The first Games lasted one day, but later this was extended to five days, with three days of competition followed by a closing sacrifice and a procession and banquet celebrating the champions. No records were kept and team sports never featured.

Until the 13th Olympiad in 728BC, the Games consisted of one running event – the stade race over the length of the stadium (192.27m). In 724BC the double stadium race appeared, and then came a long race held over seven, 12 or 20 lengths of the stadium. The short, sprint race remained the most prestigious, however, and the winner gave his name to the Olympiad. Koroibos was the first stade race champion in 776BC and Leonidas of Rhodes was the greatest, winning four times between 164 and 152BC.

More Sports are Added

In 708BC, the pentathlon first appeared. Its five trials were discus, stade race, javelin, long jump – performed with a weight in each hand – and wrestling. Pugilism, the precursor of boxing, was added later. The fights had no time limit and were never interrupted. The pankration, a mix of wrestling and pugilism, was even more violent, as any blow other than biting or binding was allowed. Chariot racing, which was spectacular and dangerous, began in the hippodrome during the 25th Olympiad in 689BC and proved popular at subsequent Games.

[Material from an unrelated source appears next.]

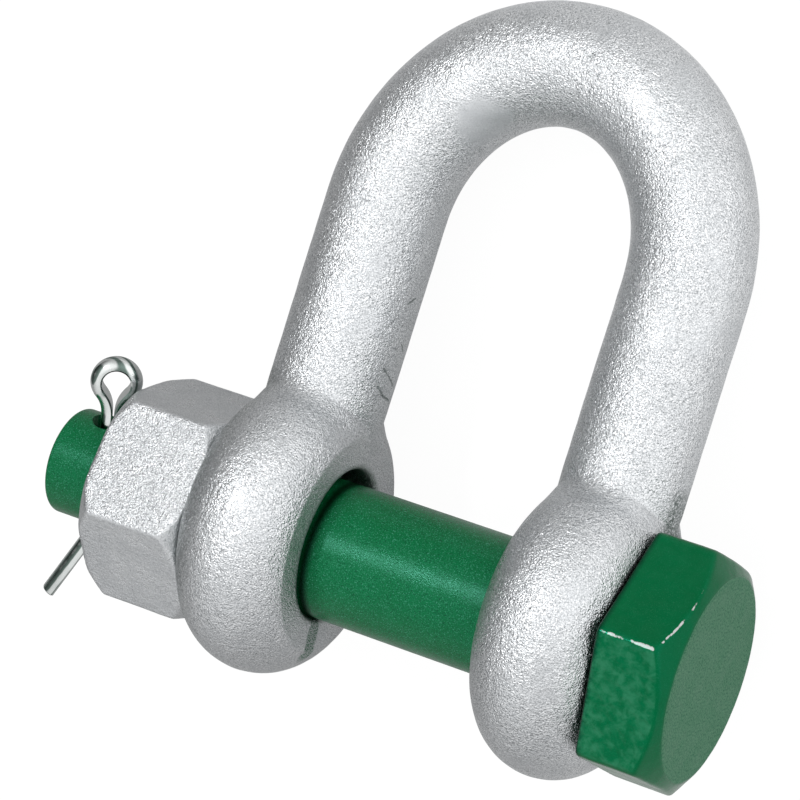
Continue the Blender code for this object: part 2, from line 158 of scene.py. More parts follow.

A champions was crowned with a wreath cut from a sacred olive tree with a golden sickle, had his statue erected in the Altis next to those of the Gods, and became a hero representing his city. Soon cities offered athletes further privileges – tax exemptions, free food and gifts. Athletes turned professional and gave themselves to the highest bidder. Training costs excluded all but the aristocracy and athletic competitions were replaced by bloody gladiatorial competitions.

Cheats Begin to Prosper

Cheating and threats were used to secure victory, pankration confrontations ended in death, the Games descended into violence and even the sacred truce was violated as the ancient Greek ideal died. The Romans enslaved the Greeks and took over the Games, but to the Romans the spectacle became everything. Crowds were showered with coins and jewels and, occasionally, riots broke out. One overthrew an emperor and caused the death of 30,000 spectators.

The Games became an instrument of government, were ruinous to organise and were surrounded by corruption and embezzlement. They disappeared forever in 394AD when abolished by Christian Emperor Theodosius I. A Gothic invasion a year later destroyed the Olympic site. Two earthquakes and a flood obliterated Olympia, but in 1829 archaeologists rediscovered the city's ruins.